WHAT TO DO: Look in the material below for the line with "Write the build123d" and the line with "lower_head_bulge = 0.25", then set down exactly those two lines and all lines between, nothing more.

THE RECORDS:
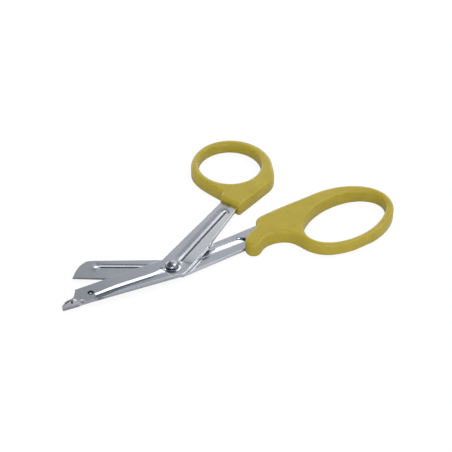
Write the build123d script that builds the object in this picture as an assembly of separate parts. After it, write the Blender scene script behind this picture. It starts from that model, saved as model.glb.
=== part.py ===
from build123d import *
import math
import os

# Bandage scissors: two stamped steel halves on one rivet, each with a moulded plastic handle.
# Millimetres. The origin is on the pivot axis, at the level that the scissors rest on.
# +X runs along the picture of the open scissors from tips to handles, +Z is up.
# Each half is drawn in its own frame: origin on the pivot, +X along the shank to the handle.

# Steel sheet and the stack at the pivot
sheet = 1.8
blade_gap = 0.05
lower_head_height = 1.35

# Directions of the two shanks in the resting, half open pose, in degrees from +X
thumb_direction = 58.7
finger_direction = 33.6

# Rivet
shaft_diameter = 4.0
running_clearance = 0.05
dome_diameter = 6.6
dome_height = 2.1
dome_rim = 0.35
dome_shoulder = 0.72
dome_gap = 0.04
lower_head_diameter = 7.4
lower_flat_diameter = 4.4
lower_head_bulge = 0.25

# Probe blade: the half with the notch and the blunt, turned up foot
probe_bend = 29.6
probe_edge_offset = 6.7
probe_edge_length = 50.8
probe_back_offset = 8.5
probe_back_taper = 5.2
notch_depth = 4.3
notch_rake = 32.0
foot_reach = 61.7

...

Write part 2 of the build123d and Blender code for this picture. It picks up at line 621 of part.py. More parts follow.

TASK RESULT:
Write the build123d script that builds the object in this picture as an assembly of separate parts. After it, write the Blender scene script behind this picture. It starts from that model, saved as model.glb.
=== part.py ===
from build123d import *
import math
import os

# Bandage scissors: two stamped steel halves on one rivet, each with a moulded plastic handle.
# Millimetres. The origin is on the pivot axis, at the level that the scissors rest on.
# +X runs along the picture of the open scissors from tips to handles, +Z is up.
# Each half is drawn in its own frame: origin on the pivot, +X along the shank to the handle.

# Steel sheet and the stack at the pivot
sheet = 1.8
blade_gap = 0.05
lower_head_height = 1.35

# Directions of the two shanks in the resting, half open pose, in degrees from +X
thumb_direction = 58.7
finger_direction = 33.6

# Rivet
shaft_diameter = 4.0
running_clearance = 0.05
dome_diameter = 6.6
dome_height = 2.1
dome_rim = 0.35
dome_shoulder = 0.72
dome_gap = 0.04
lower_head_diameter = 7.4
lower_flat_diameter = 4.4
lower_head_bulge = 0.25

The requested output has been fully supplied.